Littering his speech with aphorisms and pithy words of wisdom about high school, dating, doing what you love and one friend who’s a big gambler, (‘the reason casinos send jets to pick him up isn’t because he always wins…’) Parsons speaks quickly and with an easy, relaxed flair for anecdotes. It would take a whole book to do them justice. But there are three occasions when he changes rhythm and slows down. Perhaps that’s significant. Perhaps it isn’t. But I’ll focus on them.

The first is when he describes the moment he was struck by shrapnel in Vietnam. ‘We were walking through a village at night,’ he says, his voice thinner and more distant for a moment. ‘I was on the point team. I hit a tripwire. the trip wire had a hand grenade or an explosive on the end of it, but that’s what happened.  Both legs, left elbow – shrapnel. As a matter of fact When it happened, I didn’t even know it was me. I figured that out very shortly after. But sometimes when an event like that takes place, it takes a while…’ he tails off.

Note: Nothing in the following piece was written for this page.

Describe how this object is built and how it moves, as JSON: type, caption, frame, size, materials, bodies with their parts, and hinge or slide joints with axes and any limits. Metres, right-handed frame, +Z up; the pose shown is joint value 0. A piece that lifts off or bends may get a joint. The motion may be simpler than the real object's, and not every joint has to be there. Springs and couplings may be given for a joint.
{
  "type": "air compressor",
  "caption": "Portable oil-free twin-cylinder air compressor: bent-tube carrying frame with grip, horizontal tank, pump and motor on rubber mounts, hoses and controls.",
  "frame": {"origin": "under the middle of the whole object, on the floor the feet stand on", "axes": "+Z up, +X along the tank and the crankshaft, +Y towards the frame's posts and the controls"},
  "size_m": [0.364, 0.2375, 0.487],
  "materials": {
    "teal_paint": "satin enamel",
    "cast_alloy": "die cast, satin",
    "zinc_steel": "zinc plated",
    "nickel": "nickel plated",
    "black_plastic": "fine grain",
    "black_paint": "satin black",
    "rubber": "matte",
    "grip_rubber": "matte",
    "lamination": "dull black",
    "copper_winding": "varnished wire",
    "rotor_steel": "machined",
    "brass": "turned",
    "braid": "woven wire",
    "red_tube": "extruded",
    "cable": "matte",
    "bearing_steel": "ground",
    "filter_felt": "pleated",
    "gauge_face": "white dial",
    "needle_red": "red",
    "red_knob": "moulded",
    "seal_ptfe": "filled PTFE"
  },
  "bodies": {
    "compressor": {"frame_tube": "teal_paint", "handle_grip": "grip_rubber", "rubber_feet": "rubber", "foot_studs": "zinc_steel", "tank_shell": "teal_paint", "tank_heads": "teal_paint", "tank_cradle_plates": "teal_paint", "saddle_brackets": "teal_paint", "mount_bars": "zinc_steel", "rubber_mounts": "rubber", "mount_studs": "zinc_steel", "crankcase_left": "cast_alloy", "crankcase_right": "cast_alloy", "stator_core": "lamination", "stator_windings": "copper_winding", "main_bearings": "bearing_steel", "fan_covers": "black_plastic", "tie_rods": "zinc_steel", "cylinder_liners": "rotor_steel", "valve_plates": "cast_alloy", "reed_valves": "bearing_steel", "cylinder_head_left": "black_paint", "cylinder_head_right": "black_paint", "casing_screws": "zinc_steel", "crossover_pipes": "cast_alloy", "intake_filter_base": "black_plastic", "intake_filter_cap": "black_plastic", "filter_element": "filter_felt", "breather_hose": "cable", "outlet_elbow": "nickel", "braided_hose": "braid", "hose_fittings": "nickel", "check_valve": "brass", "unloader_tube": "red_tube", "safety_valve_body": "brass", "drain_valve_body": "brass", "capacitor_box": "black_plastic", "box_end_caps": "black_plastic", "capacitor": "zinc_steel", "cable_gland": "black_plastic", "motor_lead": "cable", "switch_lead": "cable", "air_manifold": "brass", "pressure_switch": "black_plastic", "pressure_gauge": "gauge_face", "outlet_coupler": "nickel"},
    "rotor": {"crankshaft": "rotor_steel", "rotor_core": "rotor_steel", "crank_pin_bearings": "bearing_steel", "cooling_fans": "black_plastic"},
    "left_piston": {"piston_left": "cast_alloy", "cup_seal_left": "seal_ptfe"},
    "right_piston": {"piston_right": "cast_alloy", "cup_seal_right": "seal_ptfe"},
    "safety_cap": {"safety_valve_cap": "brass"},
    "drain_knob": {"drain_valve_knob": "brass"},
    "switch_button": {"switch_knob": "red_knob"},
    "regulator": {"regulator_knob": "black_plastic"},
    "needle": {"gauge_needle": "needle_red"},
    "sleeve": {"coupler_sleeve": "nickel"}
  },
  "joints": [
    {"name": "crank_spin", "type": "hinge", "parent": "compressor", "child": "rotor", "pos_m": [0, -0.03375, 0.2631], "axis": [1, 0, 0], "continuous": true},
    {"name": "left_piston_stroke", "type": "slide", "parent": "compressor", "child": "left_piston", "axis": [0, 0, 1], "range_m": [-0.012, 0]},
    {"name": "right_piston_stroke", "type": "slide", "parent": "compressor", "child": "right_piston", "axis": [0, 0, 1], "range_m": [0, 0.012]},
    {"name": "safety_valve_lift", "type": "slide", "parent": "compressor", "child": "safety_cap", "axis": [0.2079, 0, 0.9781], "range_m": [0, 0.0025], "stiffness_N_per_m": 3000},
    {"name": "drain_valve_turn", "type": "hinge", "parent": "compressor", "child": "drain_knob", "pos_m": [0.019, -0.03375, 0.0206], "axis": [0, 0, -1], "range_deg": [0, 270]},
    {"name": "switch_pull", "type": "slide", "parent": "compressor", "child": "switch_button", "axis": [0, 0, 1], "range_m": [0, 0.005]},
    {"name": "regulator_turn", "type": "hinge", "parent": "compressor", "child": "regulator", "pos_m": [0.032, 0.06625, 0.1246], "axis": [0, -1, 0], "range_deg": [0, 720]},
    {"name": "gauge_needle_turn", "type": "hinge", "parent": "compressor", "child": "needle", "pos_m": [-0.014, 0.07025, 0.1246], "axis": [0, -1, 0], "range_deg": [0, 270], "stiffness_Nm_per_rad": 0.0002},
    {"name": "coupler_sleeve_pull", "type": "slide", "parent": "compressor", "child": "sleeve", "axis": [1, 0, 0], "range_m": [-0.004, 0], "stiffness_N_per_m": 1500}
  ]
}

Some of the shrapnel remains in Parsons’ body to this day, but it didn’t prevent him from working in a Baltimore steel mill on his return to US, training to become an accountant, learning computer programming, or launching a financial technology business, Parsons technology, in 1979. Proceeds from the $64 million sale — less half, which went to his first wife — were used as capital for GoDaddy.

Having sold most of his shares in GoDaddy, Parsons now has more than a dozen other business interests including PXG, which, he says, is already ‘just a little bit’ profitable despite the shrinking golf equipment market. There’s also a private members golf club in Arizona, the Scottsdale National; a furniture design and manufacturing business; several motorcycle dealerships; a portfolio of shopping malls worth ‘probably $700 million’; a company that does ‘big-ticket bridging loans’; a film production and audio recording studio; and a charitable foundation.

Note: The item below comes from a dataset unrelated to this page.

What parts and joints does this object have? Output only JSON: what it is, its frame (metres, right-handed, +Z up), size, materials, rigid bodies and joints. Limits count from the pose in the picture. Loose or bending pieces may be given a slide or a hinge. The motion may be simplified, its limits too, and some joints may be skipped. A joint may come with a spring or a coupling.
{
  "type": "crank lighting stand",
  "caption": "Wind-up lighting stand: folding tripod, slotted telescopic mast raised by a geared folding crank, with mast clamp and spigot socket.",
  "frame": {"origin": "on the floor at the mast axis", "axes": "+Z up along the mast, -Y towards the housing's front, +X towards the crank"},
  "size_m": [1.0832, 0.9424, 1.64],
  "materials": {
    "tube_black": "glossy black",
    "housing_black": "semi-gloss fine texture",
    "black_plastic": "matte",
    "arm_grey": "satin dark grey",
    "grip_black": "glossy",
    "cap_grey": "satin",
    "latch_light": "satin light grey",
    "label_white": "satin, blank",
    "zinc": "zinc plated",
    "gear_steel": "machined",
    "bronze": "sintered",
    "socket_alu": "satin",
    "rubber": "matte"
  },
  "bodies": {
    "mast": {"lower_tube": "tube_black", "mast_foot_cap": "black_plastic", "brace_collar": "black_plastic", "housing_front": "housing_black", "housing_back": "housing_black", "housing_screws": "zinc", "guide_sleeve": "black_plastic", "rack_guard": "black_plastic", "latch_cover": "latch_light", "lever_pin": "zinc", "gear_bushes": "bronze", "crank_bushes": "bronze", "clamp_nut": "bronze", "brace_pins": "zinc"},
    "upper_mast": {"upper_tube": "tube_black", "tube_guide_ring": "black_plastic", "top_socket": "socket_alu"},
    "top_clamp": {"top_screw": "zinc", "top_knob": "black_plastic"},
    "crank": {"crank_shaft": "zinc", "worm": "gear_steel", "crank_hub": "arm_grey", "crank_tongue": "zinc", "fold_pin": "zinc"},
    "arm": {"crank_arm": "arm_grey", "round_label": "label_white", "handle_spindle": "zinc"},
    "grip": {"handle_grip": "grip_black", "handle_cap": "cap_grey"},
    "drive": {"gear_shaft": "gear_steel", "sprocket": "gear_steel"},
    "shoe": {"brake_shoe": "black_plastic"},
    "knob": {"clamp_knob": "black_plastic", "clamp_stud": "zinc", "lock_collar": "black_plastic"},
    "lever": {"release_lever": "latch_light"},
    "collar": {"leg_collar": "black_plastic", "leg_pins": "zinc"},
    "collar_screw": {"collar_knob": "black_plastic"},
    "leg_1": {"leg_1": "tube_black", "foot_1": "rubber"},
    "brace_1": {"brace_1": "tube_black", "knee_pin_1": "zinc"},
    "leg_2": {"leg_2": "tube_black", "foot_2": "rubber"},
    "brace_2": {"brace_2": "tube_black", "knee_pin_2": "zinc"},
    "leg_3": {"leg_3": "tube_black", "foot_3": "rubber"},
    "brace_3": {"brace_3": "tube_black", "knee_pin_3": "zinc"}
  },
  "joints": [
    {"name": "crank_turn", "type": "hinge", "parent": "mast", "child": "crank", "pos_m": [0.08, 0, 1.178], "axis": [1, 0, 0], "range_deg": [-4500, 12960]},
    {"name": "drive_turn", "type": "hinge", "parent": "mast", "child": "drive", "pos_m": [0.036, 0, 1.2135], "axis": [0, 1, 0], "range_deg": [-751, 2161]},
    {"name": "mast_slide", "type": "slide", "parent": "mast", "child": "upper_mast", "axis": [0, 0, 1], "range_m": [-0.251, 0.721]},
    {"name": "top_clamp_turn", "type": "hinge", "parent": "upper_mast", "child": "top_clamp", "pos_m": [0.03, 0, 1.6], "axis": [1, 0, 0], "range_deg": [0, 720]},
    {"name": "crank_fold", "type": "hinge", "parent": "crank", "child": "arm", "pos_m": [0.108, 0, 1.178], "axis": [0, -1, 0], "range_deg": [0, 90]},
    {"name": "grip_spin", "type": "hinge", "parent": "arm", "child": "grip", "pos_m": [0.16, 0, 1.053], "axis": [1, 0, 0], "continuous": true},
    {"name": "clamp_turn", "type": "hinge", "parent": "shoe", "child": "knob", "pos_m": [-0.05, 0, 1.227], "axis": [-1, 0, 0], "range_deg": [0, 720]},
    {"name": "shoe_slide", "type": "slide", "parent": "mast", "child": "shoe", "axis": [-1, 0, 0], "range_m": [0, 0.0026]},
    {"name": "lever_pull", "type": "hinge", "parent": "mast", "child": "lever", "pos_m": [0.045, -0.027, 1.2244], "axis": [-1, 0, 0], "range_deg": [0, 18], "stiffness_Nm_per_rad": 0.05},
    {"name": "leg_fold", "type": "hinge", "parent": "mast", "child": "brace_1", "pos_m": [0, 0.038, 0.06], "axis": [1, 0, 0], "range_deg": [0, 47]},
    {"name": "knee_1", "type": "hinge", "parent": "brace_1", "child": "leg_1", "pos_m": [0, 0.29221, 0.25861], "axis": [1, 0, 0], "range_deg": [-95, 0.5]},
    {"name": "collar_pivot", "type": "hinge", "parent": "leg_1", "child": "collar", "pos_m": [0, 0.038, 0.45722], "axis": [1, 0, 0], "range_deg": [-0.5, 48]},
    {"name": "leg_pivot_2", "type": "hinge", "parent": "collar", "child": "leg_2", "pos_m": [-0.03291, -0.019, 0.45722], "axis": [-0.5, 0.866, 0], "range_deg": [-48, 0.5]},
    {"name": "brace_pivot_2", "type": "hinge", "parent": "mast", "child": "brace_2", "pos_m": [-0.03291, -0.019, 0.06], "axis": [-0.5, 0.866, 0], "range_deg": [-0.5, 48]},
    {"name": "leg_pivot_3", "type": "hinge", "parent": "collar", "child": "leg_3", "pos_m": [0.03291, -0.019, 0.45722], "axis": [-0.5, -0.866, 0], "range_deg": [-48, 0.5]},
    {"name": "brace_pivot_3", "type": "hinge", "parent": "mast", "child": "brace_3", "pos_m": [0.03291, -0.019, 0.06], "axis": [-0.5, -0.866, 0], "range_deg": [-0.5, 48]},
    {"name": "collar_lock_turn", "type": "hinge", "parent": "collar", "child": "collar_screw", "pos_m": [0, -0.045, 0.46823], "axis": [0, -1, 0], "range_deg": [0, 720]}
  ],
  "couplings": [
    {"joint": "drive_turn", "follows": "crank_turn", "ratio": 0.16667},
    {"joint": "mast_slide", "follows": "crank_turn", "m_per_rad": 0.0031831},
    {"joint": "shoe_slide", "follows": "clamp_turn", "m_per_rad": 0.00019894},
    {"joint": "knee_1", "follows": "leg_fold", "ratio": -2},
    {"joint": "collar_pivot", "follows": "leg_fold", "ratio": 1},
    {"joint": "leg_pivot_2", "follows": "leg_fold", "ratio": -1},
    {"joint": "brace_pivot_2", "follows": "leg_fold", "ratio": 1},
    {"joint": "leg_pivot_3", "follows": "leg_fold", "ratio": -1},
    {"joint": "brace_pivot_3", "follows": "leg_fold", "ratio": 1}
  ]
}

Other than golf, motorcycles are Parsons’ major passion. But aren’t they a bit dangerous? ‘You gotta die somehow, brother!’ he says, with a smile. He’s had six accidents, but one of them led to him marrying his second wife, Renee, who’s in the room with us, along with one or two other members of his team.

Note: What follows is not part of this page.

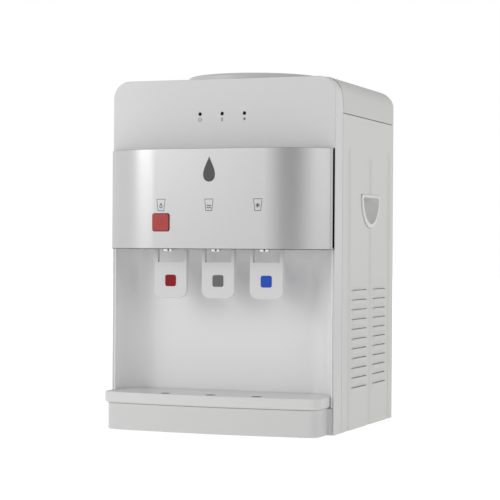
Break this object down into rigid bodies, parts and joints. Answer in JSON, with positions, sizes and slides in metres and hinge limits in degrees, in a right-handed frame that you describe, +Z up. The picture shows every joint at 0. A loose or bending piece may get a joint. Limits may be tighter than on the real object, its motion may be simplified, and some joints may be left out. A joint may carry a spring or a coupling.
{
  "type": "countertop water dispenser",
  "caption": "Countertop water dispenser: bottle seat on top, push-lever taps under a bowed hood, a cup alcove and a pull-out drip tray at the foot.",
  "frame": {"origin": "under the middle of the whole object, on the surface that the feet rest on", "axes": "+Z up, -Y towards the person using the taps, +X to their right"},
  "size_m": [0.343, 0.354, 0.5155],
  "materials": {
    "case_front": "satin white",
    "case_top": "satin white",
    "case_side": "fine texture",
    "grip": "satin",
    "case_rear": "matte",
    "rubber": "matte",
    "splash": "gloss",
    "tray_shelf": "satin",
    "tray": "satin",
    "hood": "silver pearl",
    "button_red": "gloss",
    "bracket_steel": "matte",
    "bright_steel": "ground",
    "fitting_white": "moulded",
    "lamp_lens": "clear dark",
    "circuit_board": "lacquered",
    "collar": "satin",
    "tank_steel": "satin",
    "foam": "foamed",
    "silicone": "smooth",
    "ceramic": "matte",
    "sink_aluminium": "extruded",
    "fan_black": "matte",
    "switch_black": "matte",
    "switch_red": "gloss",
    "switch_green": "gloss",
    "gland_black": "matte",
    "drain_cap": "matte",
    "screw_steel": "zinc plated",
    "chrome": "polished",
    "lever": "gloss",
    "badge_red": "gloss",
    "badge_grey": "gloss",
    "badge_blue": "gloss",
    "spring_steel": "drawn"
  },
  "bodies": {
    "case": {"ambient_hose": "silicone", "ambient_spout": "chrome", "ambient_tap_body": "fitting_white", "ambient_valve_spring": "spring_steel", "base_plate": "case_rear", "case_screws": "screw_steel", "cold_hose": "silicone", "cold_jacket": "foam", "cold_spout": "chrome", "cold_tank": "tank_steel", "cold_tap_body": "fitting_white", "cold_valve_spring": "spring_steel", "cord_gland": "gland_black", "drain_outlet": "fitting_white", "fan_frame": "fan_black", "feed_hose": "silicone", "front_frame": "case_front", "heat_sink": "sink_aluminium", "hot_hose": "silicone", "hot_jacket": "foam", "hot_spout": "chrome", "hot_tank": "tank_steel", "hot_tap_body": "fitting_white", "hot_valve_spring": "spring_steel", "indicator_board": "circuit_board", "indicator_lenses": "lamp_lens", "left_grip_cup": "grip", "left_side_panel": "case_side", "peltier_module": "ceramic", "pivot_pins": "bright_steel", "power_board": "circuit_board", "rear_panel": "case_rear", "right_grip_cup": "grip", "right_side_panel": "case_side", "rubber_feet": "rubber", "splash_panel": "splash", "switch_housings": "switch_black", "tap_bracket": "bracket_steel", "tap_hood": "hood", "tap_nuts": "fitting_white", "top_cover": "case_top", "tray_shelf": "tray_shelf"},
    "safety_button": {"safety_button": "button_red"},
    "drip_tray": {"drip_tray": "tray"},
    "drip_grid": {"drip_grid": "tray"},
    "bottle_seat": {"bottle_collar": "collar", "bottle_probe": "fitting_white"},
    "fan_rotor": {"fan_impeller": "fan_black"},
    "hot_switch": {"hot_switch": "switch_red"},
    "cold_switch": {"cold_switch": "switch_green"},
    "drain_cap": {"drain_cap": "drain_cap"},
    "hot_lever": {"hot_lever": "lever", "hot_badge": "badge_red"},
    "hot_valve_stem": {"hot_valve_stem": "fitting_white"},
    "ambient_lever": {"ambient_lever": "lever", "ambient_badge": "badge_grey"},
    "ambient_valve_stem": {"ambient_valve_stem": "fitting_white"},
    "cold_lever": {"cold_lever": "lever", "cold_badge": "badge_blue"},
    "cold_valve_stem": {"cold_valve_stem": "fitting_white"}
  },
  "joints": [
    {"name": "hot_lever_hinge", "type": "hinge", "parent": "case", "child": "hot_lever", "pos_m": [-0.073, -0.126, 0.294], "axis": [1, 0, 0], "range_deg": [0, 14], "stiffness_Nm_per_rad": 0.6, "springref_deg": -11.46},
    {"name": "hot_stem_slide", "type": "slide", "parent": "case", "child": "hot_valve_stem", "axis": [0, 0, -1], "range_m": [0, 0.0038], "deforming": ["hot_valve_spring"]},
    {"name": "ambient_lever_hinge", "type": "hinge", "parent": "case", "child": "ambient_lever", "pos_m": [0, -0.126, 0.294], "axis": [1, 0, 0], "range_deg": [0, 14], "stiffness_Nm_per_rad": 0.6, "springref_deg": -11.46},
    {"name": "ambient_stem_slide", "type": "slide", "parent": "case", "child": "ambient_valve_stem", "axis": [0, 0, -1], "range_m": [0, 0.0038], "deforming": ["ambient_valve_spring"]},
    {"name": "cold_lever_hinge", "type": "hinge", "parent": "case", "child": "cold_lever", "pos_m": [0.073, -0.126, 0.294], "axis": [1, 0, 0], "range_deg": [0, 14], "stiffness_Nm_per_rad": 0.6, "springref_deg": -11.46},
    {"name": "cold_stem_slide", "type": "slide", "parent": "case", "child": "cold_valve_stem", "axis": [0, 0, -1], "range_m": [0, 0.0038], "deforming": ["cold_valve_spring"]},
    {"name": "safety_button_slide", "type": "slide", "parent": "case", "child": "safety_button", "axis": [0, 1, 0], "range_m": [0, 0.0025], "stiffness_N_per_m": 400, "springref_m": -0.002},
    {"name": "drip_tray_slide", "type": "slide", "parent": "case", "child": "drip_tray", "axis": [0, -1, 0], "range_m": [0, 0.12]},
    {"name": "drip_grid_lift", "type": "slide", "parent": "drip_tray", "child": "drip_grid", "axis": [0, 0, 1], "range_m": [0, 0.06]},
    {"name": "bottle_seat_lift", "type": "slide", "parent": "case", "child": "bottle_seat", "axis": [0, 0, 1], "range_m": [0, 0.12]},
    {"name": "fan_spin", "type": "hinge", "parent": "case", "child": "fan_rotor", "pos_m": [0, 0.147, 0.357], "axis": [0, 1, 0], "continuous": true},
    {"name": "hot_switch_rock", "type": "hinge", "parent": "case", "child": "hot_switch", "pos_m": [0.07, 0.168, 0.097], "axis": [1, 0, 0], "range_deg": [0, 14]},
    {"name": "cold_switch_rock", "type": "hinge", "parent": "case", "child": "cold_switch", "pos_m": [0.1, 0.168, 0.097], "axis": [1, 0, 0], "range_deg": [0, 14]},
    {"name": "drain_cap_pull", "type": "slide", "parent": "case", "child": "drain_cap", "axis": [0, 1, 0], "range_m": [0, 0.03]}
  ],
  "couplings": [
    {"joint": "hot_stem_slide", "follows": "hot_lever_hinge", "m_per_rad": 0.0151},
    {"joint": "ambient_stem_slide", "follows": "ambient_lever_hinge", "m_per_rad": 0.0151},
    {"joint": "cold_stem_slide", "follows": "cold_lever_hinge", "m_per_rad": 0.0151}
  ]
}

This is the second time that he starts to speak a little more softly. He explains that after this particular accident, he was initially discharged but had to return to hospital when some swelling flared up. He called Renee, whom he’d been dating on and off. ‘She showed up – like she is today, the most beautiful woman I ever laid eyes on – and we haven’t been apart since. So that’s good.’

The third and final time Parsons breaks his verbal stride is when he’s asked to recall the most fun he’s ever had on a golf course. There’s a moment while he thinks and a flicker of mischief flashes across his face before he seems to settle on another occasion. ‘It was years ago, at the Cedar Rapids City Amateur,’ he says. He had a handicap of 15, but entered ‘on a lark’ with his 14-year-old son as his caddie and managed to card a first round score of 71 to put him up with the leaders. ‘Friends of mine thought that it had to be fraudulent! It was almost a religious experience,’ he says, before slowing down. ‘Everything worked. And the fact that he was my caddie was the most fun for me.’

But after this, he’s back up to full speed, volume and signature style. A few moments later he’s holding court  in front of a room of golf industry people, where he bluntly sum up how good he thinks his golf clubs are: ‘Simply put,’ he says, they are ‘the duck’s nuts’.